Dr. Dobb's Journal May 1998
As the millennium looms, a computer pioneer has come out of retirement to create a product he claims will solve the Year 2000 problem. And he claims it will do so an order of magnitude faster than other approaches.
This veteran programmer knows all about the Year 2000 problem, because he helped create the Cobol language in which much of the problem code was written, he created many of the standards for data encoding that have existed since the early days of computing, and he wrote the Datamation article back in the 1970s that alerted many to the two-digit date problem that others are just waking up to now.

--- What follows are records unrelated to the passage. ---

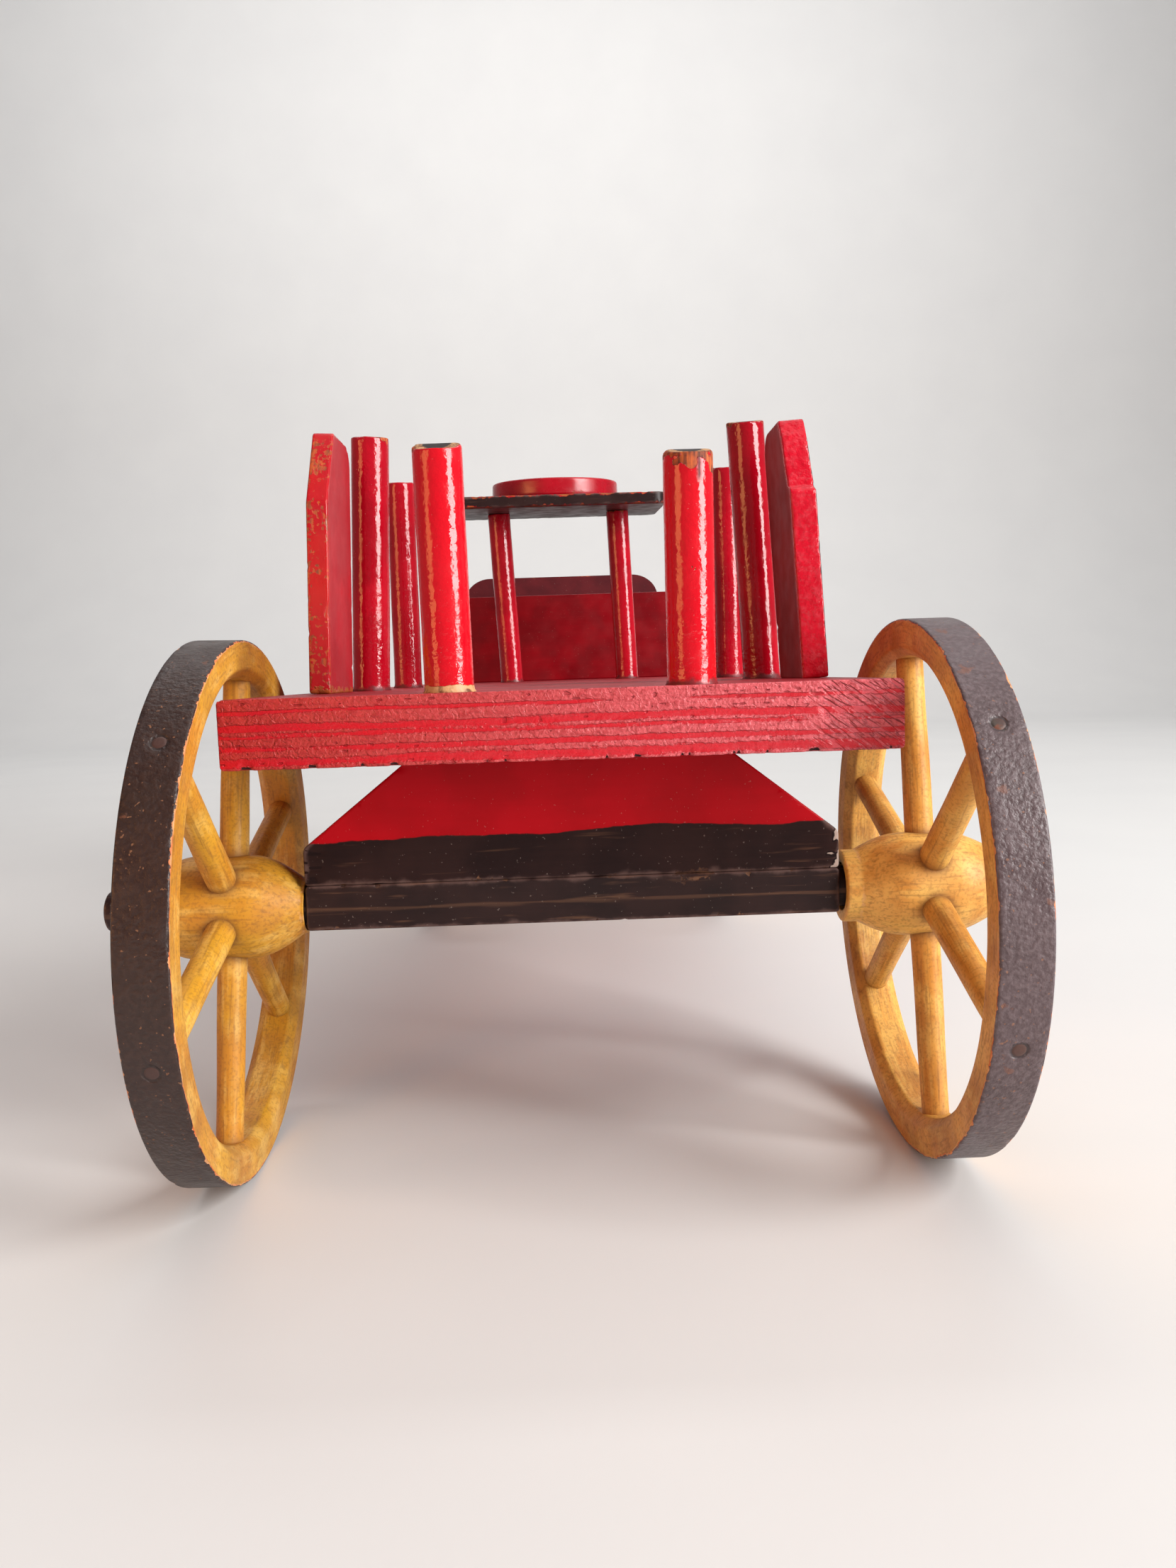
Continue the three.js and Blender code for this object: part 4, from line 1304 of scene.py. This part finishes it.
def make_lights():
    """A wide window to the right, soft light overhead and behind, and a warm panel to the left."""
    area_light("window", (1.60, -1.30, 0.88), (0.05, -0.3, 0.15), 0.95, 1.6, 71, (1.0, 0.98, 0.96))
    area_light("ceiling", (0.5, -0.3, 2.0), (0.0, -0.1, 0.1), 1.8, 1.8, 9, (1.0, 0.99, 0.97))
    area_light("backdrop_wash", (0.0, 1.2, 2.6), (0.0, 2.8, 0.6), 3.0, 0.8, 45, (1.0, 1.0, 1.0))
    area_light("warm_panel", (-1.40, -1.35, 0.46), (0.0, -0.3, 0.15), 0.70, 0.76, 9, (1.0, 0.42, 0.15))
    world = bpy.data.worlds.new("studio_air")
    world.use_nodes = True
    backdrop = world.node_tree.nodes["Background"]
    backdrop.inputs["Color"].default_value = (0.80, 0.84, 0.90, 1.0)
    backdrop.inputs["Strength"].default_value = 0.20
    bpy.context.scene.world = world
    bpy.context.scene.view_settings.view_transform = "Standard"


CAMERA_PLACE = (0.00125, -0.68541, 0.1465)
CAMERA_ANGLES = (0.93, 5.6, 1.87)
FOCAL_LENGTH = 26.04


def make_camera():
    """Close behind the wagon and just above its deck, turned right, tipped down and slightly rolled."""
    yaw, pitch, roll = map(math.radians, CAMERA_ANGLES)
    ahead = Vector((math.sin(yaw) * math.cos(pitch), math.cos(yaw) * math.cos(pitch), -math.sin(pitch)))
    right = ahead.cross(Vector((0, 0, 1))).normalized()
    up = right.cross(ahead)
    right, up = right * math.cos(roll) - up * math.sin(roll), up * math.cos(roll) + right * math.sin(roll)
    data = bpy.data.cameras.new("camera")
    data.lens = FOCAL_LENGTH
    data.clip_start = 0.01
    camera = bpy.data.objects.new("camera", data)
    turn = Matrix((right, up, -ahead)).transposed()
    camera.matrix_world = Matrix.Translation(CAMERA_PLACE) @ turn.to_4x4()
    bpy.context.scene.collection.objects.link(camera)
    bpy.context.scene.camera = camera


make_bed()
make_posts()
make_uprights()
make_boards()
make_seat()
make_bolster()
make_axle("rear_axle", "wagon_body", axle_paint("rear_axle_paint"))
make_axle("front_axle", "front_gear", axle_paint("front_axle_paint"))
make_blocks()
make_tongue()
make_wheels()
make_floor()
make_lights()
make_camera()
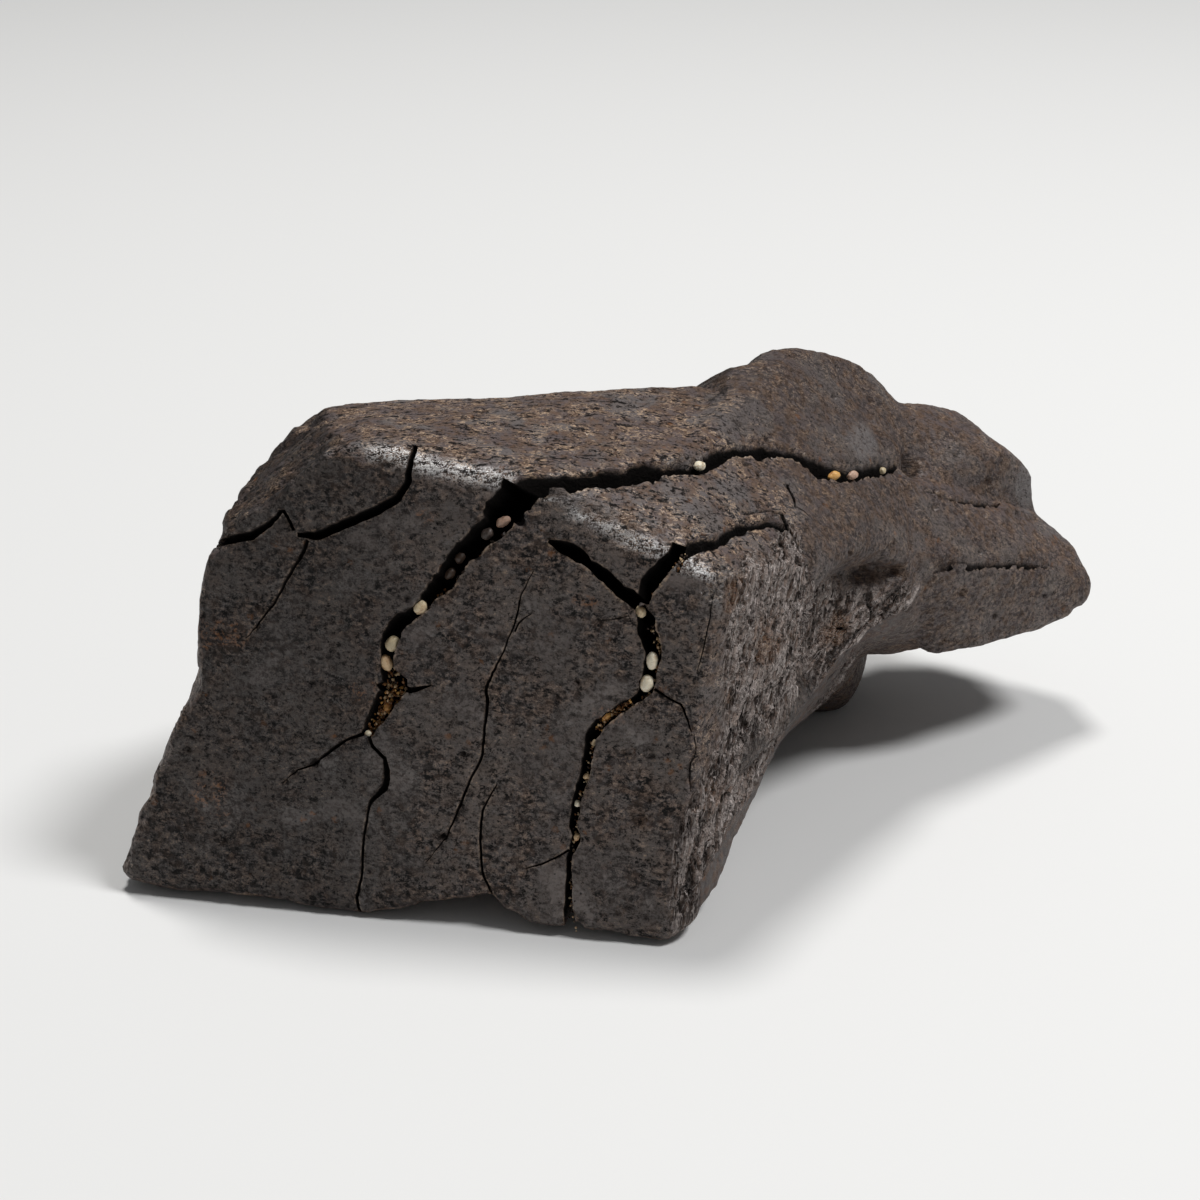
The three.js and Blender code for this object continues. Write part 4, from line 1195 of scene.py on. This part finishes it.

Bob Bemer is a programmer from the generation of legends: He worked with Fortran creator John Backus and COBOL creator Grace Murray Hopper and IBM 360 designer Fred Brooks. He was enjoying a well-earned retirement when he hit upon his idea for solving the Year 2000 problem. While another senior citizen might have been satisfied to pass the idea on to a younger programmer, Bob moved to Texas, set up a company, developed a software product, and started talking to the press. I recently talked with Bob about his past contributions to computer programming and his proposed solution to the Y2K problem. Here's what he had to say.
DDJ: When I think about the standards you are responsible for and the projects you have worked on in your career, it seems that the name "Bob Bemer" ought to be a household word among programmers. But I suspect that's not the case. Maybe after this interview, that will change a little.
You're known, among those who have heard of you, as the inventor of ASCII, the inventor of the escape sequence, the guy who named Cobol, a pioneer in word processing and time sharing and international standards for data processing. I want to hear about your Year 2000 solution, but I'd also like to know how you came to invent ASCII.
BB: I made a survey in 1960 [while working for IBM] and found out there were over 60 different ways the alphabet was coded for various computers. So I started to pick out the problem of interchanging files, and I started making proposals for a single code. Before that I did the character set for the Stretch machine at Los Alamos. That was the first eight-bit-byte computer that I know of. But I made a mistake. I put the alphabet in as capital A, lowercase a, capital B, lowercase b. And that was stupid. It was then that I wound up with the escape sequence idea that I published sometime in 1960.
DDJ: But ASCII became more than an IBM standard. How did the internationalization of ASCII come about?
BB: I was invited to talk to the British Standards Institution and I got to go to the electronic industry association. And finally I was called by two IBM vice presidents. They said they would like to revitalize what was then called the OEMI -- the Office Equipment Manufacturer's Institute -- and they wanted proposals from me for what should be done in the way of computer standards. We had a big meeting, the first meeting of X3 under ANSI auspices. And that later became an ISO committee when we went international with the standards for computers.
Then came the fateful day. We had ASCII going. We were about to sign off and the 360 was about to get out. And Freddie Brooks tells me that the printers and punches are not ready in ASCII.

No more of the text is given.